Write out every line below that includes the word "objects".

[START OF DATA PROVIDED]

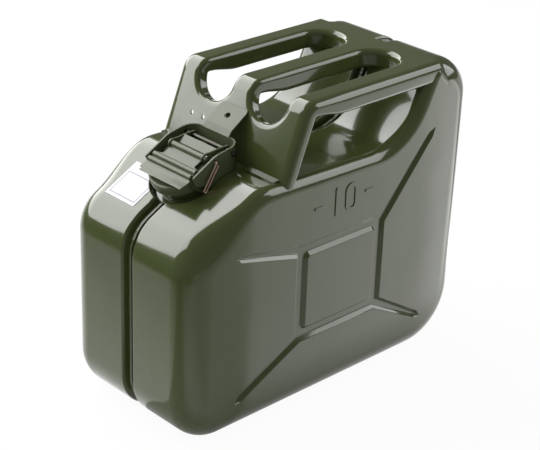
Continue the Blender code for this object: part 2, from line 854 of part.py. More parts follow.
pivot = headed_pin("lever_pin", pivot_pin_radius, pivot_head_radius, pin_head_length,
                   (pivot_x, pivot_z), arm_half_width + clearance)
hinge = headed_pin("hinge_pin", hinge_pin_radius, pin_head_radius, pin_head_length,
                   (hinge_x, hinge_z), yoke_half_width + clearance)
tip(hinge)

# Cam lever: one bent and ribbed sheet, two cheeks with hooks, a barrel for its pin
under = lever_z - lever_sheet
upper = [(lever_front, lever_z + lever_lift), (lever_bend, lever_z)]
lower = [(lever_front, under + lever_lift), (lever_bend, under)]
for rib in lever_ribs:
    upper += arc((rib, lever_z), lever_rib_radius, 180, 0, 6)
    lower += ([(rib - lever_rib_radius + lever_sheet, under)]
              + arc((rib, lever_z), lever_rib_radius - lever_sheet, 180, 0, 4)
              + [(rib + lever_rib_radius - lever_sheet, under)])
end = pivot_x - barrel_radius / 2
upper.append((end, lever_z))
lower.append((end, under))
lever = prism("cam_lever", upper + lower[::-1], lever_tab_half_width, turn=on_side())
step = lever_tab_half_width - lever_half_width
plan = [(lever_front - overrun, -lever_tab_half_width - overrun),
        (lever_bend, -lever_tab_half_width - overrun), (lever_bend + step, -lever_half_width),
        (lever_waist_front, -lever_half_width), (lever_waist_front + lever_sheet, -lever_waist_half_width),
        (pivot_x, -lever_waist_half_width), (pivot_x, lever_waist_half_width),
        (lever_waist_front + lever_sheet, lever_waist_half_width), (lever_waist_front, lever_half_width),
        (lever_bend + step, lever_half_width), (lever_bend, lever_tab_half_width + overrun),
        (lever_front + lever_notch, lever_tab_half_width + overrun),
        (lever_front + lever_notch, lever_tab_half_width - lever_notch),
        (lever_front - overrun, lever_tab_half_width - lever_notch)]
lever = boolean(lever, "INTERSECT", prism("plan", plan, can_height))
cheek = [(cheek_front, lever_z - lever_sheet / 2), (cheek_front + lever_sheet / 2, cheek_shoulder),
         (cheek_throat * 2, hook_low / 2), (hook_tip * 1.6, hook_low - lever_sheet / 2),
         (hook_tip, hook_low), (cheek_throat, hook_low / 2), (cheek_throat, hook_depth),
         (cheek_rear, cheek_shoulder), (cheek_rear, lever_z - lever_sheet / 2)]
extras = []
for side in (-1, 1):
    extras.append(prism("cheek", cheek, lever_sheet / 2,
                        turn=on_side(side * cheek_place)))
extras.append(cylinder("barrel", barrel_radius, (pivot_x, -lever_waist_half_width, pivot_z),
                       (pivot_x, lever_waist_half_width, pivot_z), 28))
lever = boolean(lever, "UNION", *extras)
lever = boolean(lever, "DIFFERENCE", cylinder(
    "bore", pivot_pin_radius + clearance, (pivot_x, -can_depth / 2, pivot_z),
    (pivot_x, can_depth / 2, pivot_z), 24))
lever = move_to_parts(lever, "cam_lever")
for piece in (gasket, seal_plate, lid, bracket, pivot):
    tip(piece)
    set_origin(piece, (hinge_x, 0, hinge_z))
tip(lever)
set_origin(lever, (pivot_x, 0, pivot_z))


def yoke():
    """Strap bent round the closure, its top edge falling to the rear, with a tab to the plate."""
    tilt_x, tilt_z = math.cos(closure_tilt), math.sin(closure_tilt)
    reach = (yoke_depth + yoke_top * tilt_z) / tilt_x + overrun
    rear_top = yoke_top - (reach - yoke_bend) * math.tan(yoke_fall)
    under = yoke_tab_low - 1.8 * yoke_sheet
    start = (yoke_depth - yoke_sheet / 2 + under * tilt_z) / tilt_x
    half, rear, turn = yoke_half_width, yoke_rear_x, yoke_corner_radius
    front_x = neck_x + yoke_front - 2 * overrun
    outer = ([(front_x, -half)] + arc((rear - turn, -half + turn), turn, -90, 0, 6)
             + arc((rear - turn, half - turn), turn, 0, 90, 6) + [(front_x, half)])
    bend = turn - yoke_sheet
    half -= yoke_sheet
    rear -= yoke_sheet
    inner = ([(front_x, -half)] + arc((rear - bend, -half + bend), bend, -90, 0, 6)
             + arc((rear - bend, half - bend), bend, 0, 90, 6) + [(front_x, half)])
    strap = prism("strap", outer + inner[::-1], can_height / 4,
                  turn=Matrix.Translation((0, 0, crest_height)))
    side = [(yoke_front, yoke_front_top), (yoke_bend, yoke_top), (reach, rear_top),
            (reach, -can_depth / 4), (yoke_bend, -can_depth / 4), (yoke_bend, yoke_foot),
            (yoke_foot_front, yoke_foot), (yoke_front_low, yoke_waist / 2), (yoke_front, yoke_waist)]
    mask = prism("mask", side, can_depth / 2, turn=closure_matrix() @ on_side())
    strap = boolean(strap, "INTERSECT", mask)
    tab = [(start, yoke_tab_low), (start + yoke_tab_bend, yoke_tab_high), (start + yoke_tab_end, yoke_tab_tip),
           (start + yoke_tab_end, yoke_tab_tip - yoke_sheet),
           (start + yoke_tab_bend, yoke_tab_high - yoke_sheet), (start, under)]
    tab = prism("tab", tab, yoke_tab_half_width, turn=closure_matrix() @ on_side())
    strap = boolean(strap, "UNION", tab)
    low = foot - rise * can_height - inward * clearance
    high = foot + rise * can_height - inward * clearance
    behind = prism("behind", [tuple(low), (can_length, low.y), (can_length, high.y), tuple(high)],
                   can_depth, turn=on_side())
    strap = boolean(strap, "DIFFERENCE", behind)
    hole = cylinder("hole", yoke_tab_hole_radius, (start + yoke_tab_hole, 0, 0),
                    (start + yoke_tab_hole, 0, can_depth), 20)
    bores = [tip(hole)]
    for x, z, radius, reach in ((hinge_x, hinge_z, hinge_pin_radius + clearance, can_depth),
                                (wire_top_x, wire_top_z, wire_hole_radius, 0)):
        bores.append(tip(cylinder("bore", radius, (x, -can_depth, z), (x, reach, z), 24)))
    strap = boolean(strap, "DIFFERENCE", *bores)
    strap = boolean(strap, "DIFFERENCE", tank_form("form", clearance, seat=True))
    return move_to_parts(strap, "hinge_yoke")


yoke()


def retaining_pin():
    """Hairpin of copper wire through the near cheek of the yoke."""
    along = Vector((wire_low_x - wire_top_x, 0, wire_low_z - wire_top_z)).normalized()
    across = Vector((-along.z, 0, along.x))
    face = -yoke_half_width - wire_reach
    inside = -yoke_half_width + yoke_sheet / 2 + clearance
    top = Vector((wire_top_x, face, wire_top_z))
    low = Vector((wire_low_x, face, wire_low_z))
    bend = wire_gap / 2
    path = [Vector((wire_top_x, inside, wire_top_z)),
            Vector((wire_top_x, face + bend, wire_top_z)), top + along * bend, low]
    for turn in (45, 90, 135):
        angle = math.radians(turn)
        path.append(low + along * bend * math.sin(angle) + across * bend * (1 - math.cos(angle)))
    path += [low + across * wire_gap, top + across * wire_gap + along * bend]
    curve = bpy.data.curves.new("retaining_pin", "CURVE")
    curve.dimensions = "3D"
    curve.bevel_depth = wire_radius
    curve.bevel_resolution = 2
    curve.use_fill_caps = True
    spline = curve.splines.new("POLY")
    spline.points.add(len(path) - 1)
    for point, place in zip(spline.points, path):
        point.co = (*place, 1)
    wire = add_object("retaining_pin", curve)
    wire = add_object("retaining_pin", evaluated(wire, "retaining_pin"))
    tip(wire)
    set_origin(wire, (wire_top_x, -yoke_half_width, wire_top_z))


retaining_pin()
cut = seat_rim_radius + label_cut
label = prism("label", [(label_rear, label_far), (label_front, label_far), (label_front, label_near)]
              + arc((0, 0), cut, 180 - math.degrees(math.asin(label_near / cut)),
                    math.degrees(math.acos(label_rear / cut)), 6),
              label_thickness / 2, group=parts,
              turn=Matrix.Translation((0, 0, label_gap + label_thickness / 2)))
tip(label)

finishes = {
    "tank_half_near": "paint", "tank_half_far": "paint", "seam_weld": "paint", "label": "paper",
    "cap_gasket": "rubber", "retaining_pin": "copper", "lever_pin": "steel", "hinge_pin": "steel",
    "neck_lug_near": "steel", "neck_lug_far": "steel", "seal_plate": "steel"}
materials = {
    "paint": material("olive_paint", olive, 0.28),
    "paper": material("label_paper", white, 0.6),
    "rubber": material("black_rubber", black, 0.8),
    "copper": material("copper_wire", copper, 0.3, 1.0),
    "steel": material("bright_steel", grey, 0.3, 1.0)}
for obj in parts.objects:
    obj.data.materials.clear()
    obj.data.materials.append(materials[finishes.get(obj.name, "paint")])
for obj in list(cutters.objects):
    bpy.data.objects.remove(obj, do_unlink=True)
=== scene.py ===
import math

import bmesh
import bpy
from mathutils import Matrix, Vector


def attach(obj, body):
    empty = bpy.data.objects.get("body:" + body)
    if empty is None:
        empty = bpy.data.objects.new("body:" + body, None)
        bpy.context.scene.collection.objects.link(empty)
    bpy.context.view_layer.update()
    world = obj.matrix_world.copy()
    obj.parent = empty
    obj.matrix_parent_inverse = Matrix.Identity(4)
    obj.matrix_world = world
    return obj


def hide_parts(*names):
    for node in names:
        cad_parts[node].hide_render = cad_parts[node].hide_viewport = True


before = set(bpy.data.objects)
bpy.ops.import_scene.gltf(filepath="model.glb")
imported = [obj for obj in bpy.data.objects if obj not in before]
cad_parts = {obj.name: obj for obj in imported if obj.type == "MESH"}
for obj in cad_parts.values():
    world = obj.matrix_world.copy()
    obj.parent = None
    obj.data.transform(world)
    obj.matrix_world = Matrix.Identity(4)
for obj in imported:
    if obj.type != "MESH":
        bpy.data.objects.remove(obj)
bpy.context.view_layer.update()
bpy.ops.object.select_all(action="DESELECT")
scene = bpy.context.scene
scene.view_settings.view_transform = "Standard"

# Camera: a long lens from the front left and above, fitted to the can's silhouette, seam and
# panel corners in the photograph.
yaw, pitch, roll = math.radians(44.09), math.radians(25.92), math.radians(2.08)
aim, camera_far = Vector((0, 0, 0.14)), 1.4848
slide_right, slide_up = 0.0028, 0.0001
look = Vector((math.sin(yaw) * math.cos(pitch), math.cos(yaw) * math.cos(pitch), -math.sin(pitch)))
level_right = Vector((math.cos(yaw), -math.sin(yaw), 0))
level_up = level_right.cross(look)
right = level_right * math.cos(roll) + level_up * math.sin(roll)
upright = level_up * math.cos(roll) - level_right * math.sin(roll)
stand = aim - look * camera_far - right * slide_right - upright * slide_up
camera_data = bpy.data.cameras.new("camera")
camera_data.sensor_width = 36
camera_data.lens = 107
camera_data.clip_end = 50
camera = bpy.data.objects.new("camera", camera_data)
camera.matrix_world = Matrix.Translation(stand) @ Matrix((right, upright, -look)).transposed().to_4x4()
scene.collection.objects.link(camera)
scene.camera = camera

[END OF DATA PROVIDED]

RESULT
for obj in parts.objects:
for obj in list(cutters.objects):
    bpy.data.objects.remove(obj, do_unlink=True)
    empty = bpy.data.objects.get("body:" + body)
        empty = bpy.data.objects.new("body:" + body, None)
        bpy.context.scene.collection.objects.link(empty)
before = set(bpy.data.objects)
imported = [obj for obj in bpy.data.objects if obj not in before]
        bpy.data.objects.remove(obj)
camera = bpy.data.objects.new("camera", camera_data)
scene.collection.objects.link(camera)